Tipitina's stands at the corner of Napolean and Tchopotoulis ("the chop"). A couple hundred more feet down Napoleon is the Mississippi River. This is the best place to be on Friday nights and it is not just because of the music. Across the street from the bar, a middle-aged black woman sells fried chicken. Alicia seems to always be in the right place at the right time. You know you have chosen the best music, and the right place to watch it, if Alicia has set up her fried chicken stand.
Tonight the lineup is the Hot 8 Brass Band and Trumbone Shorty (Troy Andrews). By 11:10, Hot 8 has already been off the stage for twenty minutes and the filled to capacity crowd is waiting anxiously for the main act. Andrews, at the age of sixteen, is already a New Orleans legend. Most New Orleanians in the crowd remember a young Trumbone Shorty bouncing around the stage with his trumpet as an eight year old. He even had a bar in the Treme neighborhood named after him. In the last few years, he grouped with a few high school friends, and formed his current band. A few days after this show, he was booked to play with U2 and Green Day at the Superdome, but he was focused on tonight. Tipitina's is a rusty place with a balcony and a basketball hoop in the middle.

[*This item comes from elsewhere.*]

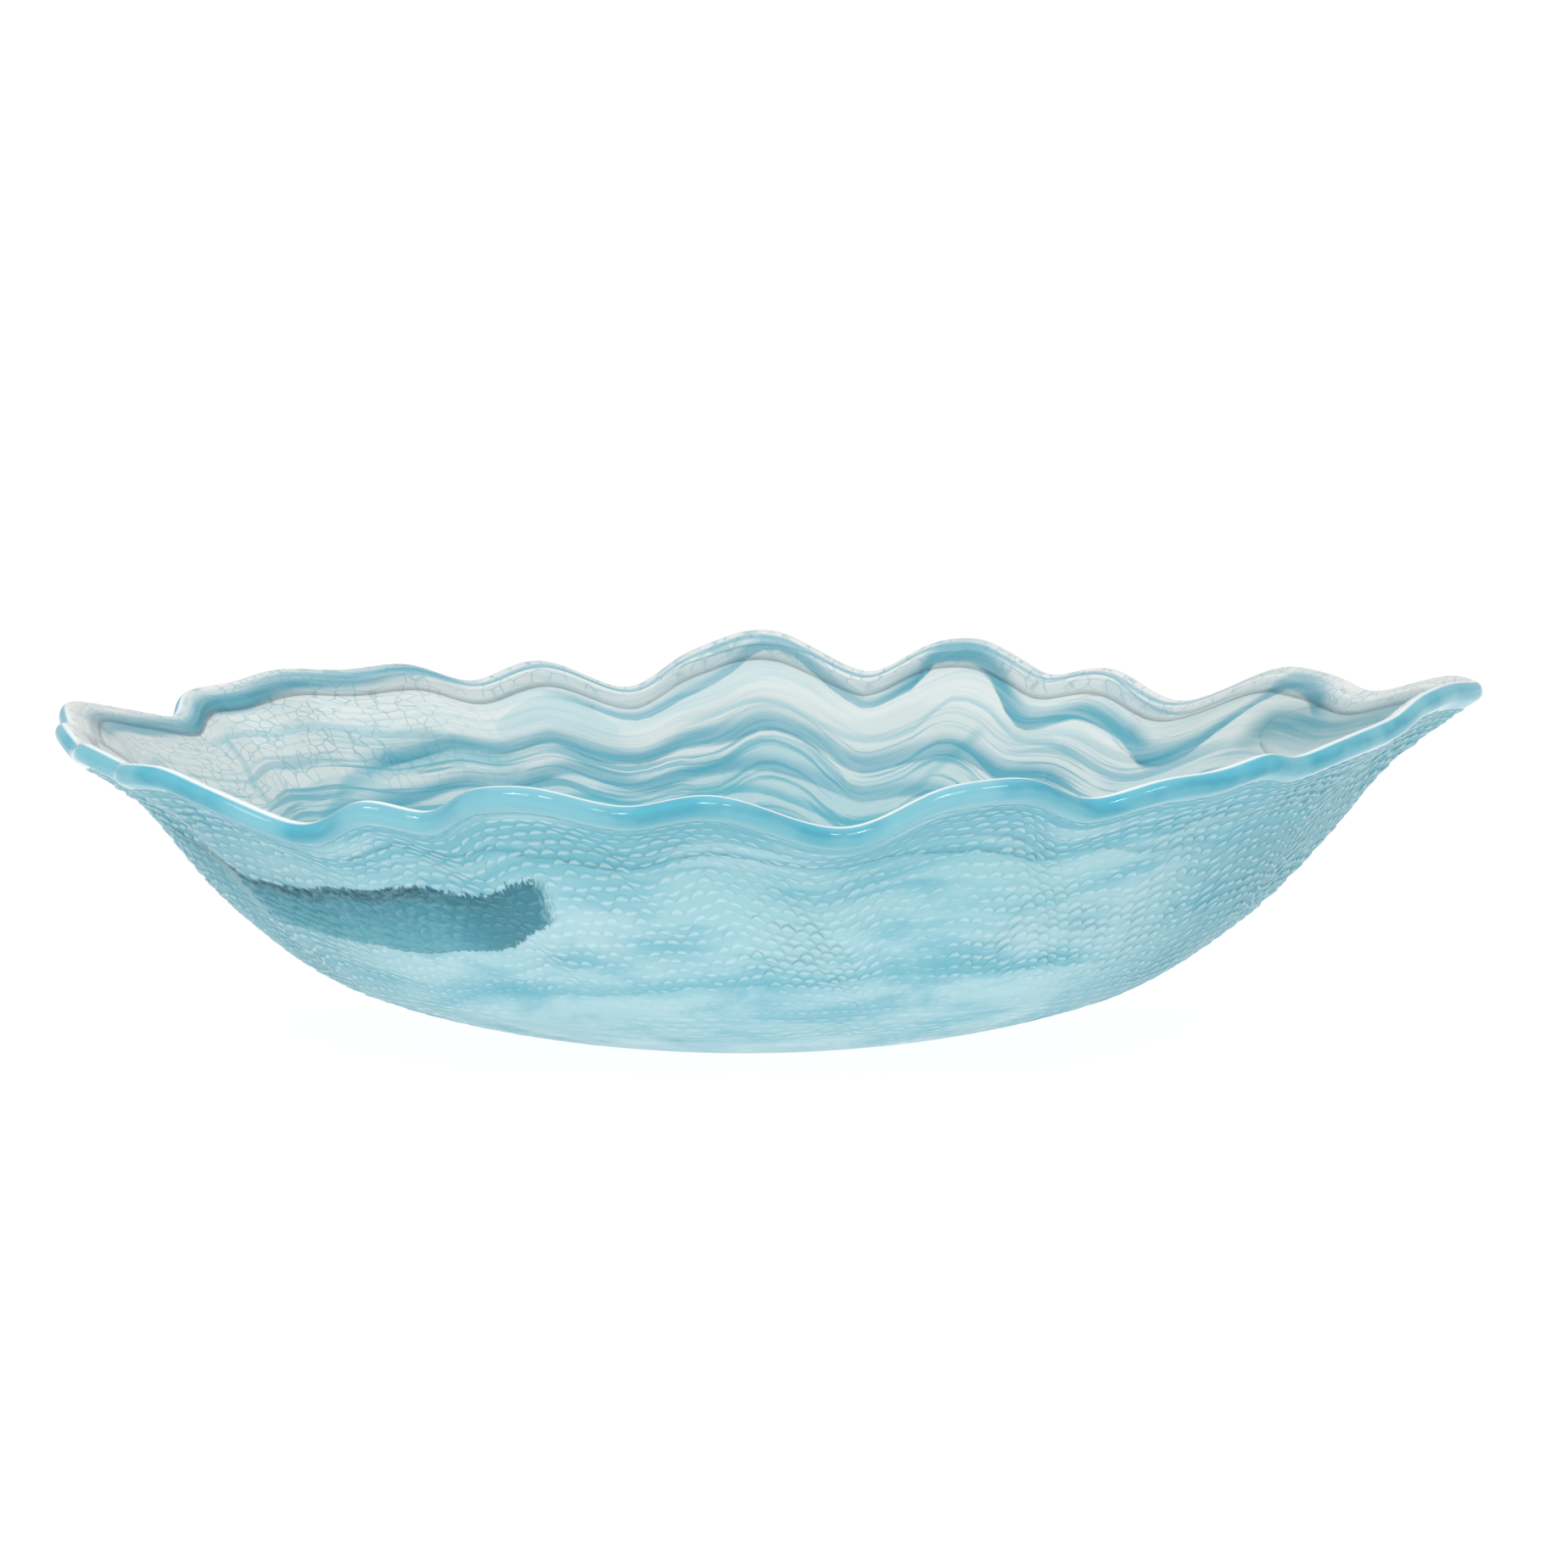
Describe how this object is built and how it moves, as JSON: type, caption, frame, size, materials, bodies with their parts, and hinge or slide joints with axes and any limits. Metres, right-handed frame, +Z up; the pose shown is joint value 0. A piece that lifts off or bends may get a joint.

The bar curls around the edge and the sound equipment takes up the majority of the back of the bar, but there is a lot of space left for the crowd, and a huge stage. When the lights finally turn low and the band members begin their groove, there is a strong sense that something special is about to happen, and it does. Within a couple minutes of stage savvy anticipation, Trumbone Shorty does a couple jumps onto stage, and begins to waive his gigantic arms up and down. The crowd roars. Still hopping and smiling, he takes his trombone and plays a series of passionate funky noises.
By this point, the whole place is rocking, and people are following his lead. His stage presence radiates around the room, and for those who have never seen him, they can only shake their heads in bewilderment. The similarities to a young Prince are obvious, and after he takes his shirt off and plays with the microphone stand, he becomes almost a mirror image, without the black leather pants. He wears a black tank top instead.
After doing crowd jumping renditions of Lenny Kravitz, Curtis Mayfield and James Brown, he stops the music, and breaks it down for the audience. As the music comes back alive, Trumbone Shorty waves his head back and forth, and begins, "You can check my face/ on myspace-o, you can check my face/on myspace."(www.myspace.com/tromboneshorty) Loving every moment of it, the crowd repeats after him, and within minutes the place is louder than it had ever been before. Two hours after beginning, Trumbone Shorty pretends to leave, but immediately returns to the stage and play for another half hour. It is 2:30 in the morning, and almost everyone is still there. New Orleans music is still alive.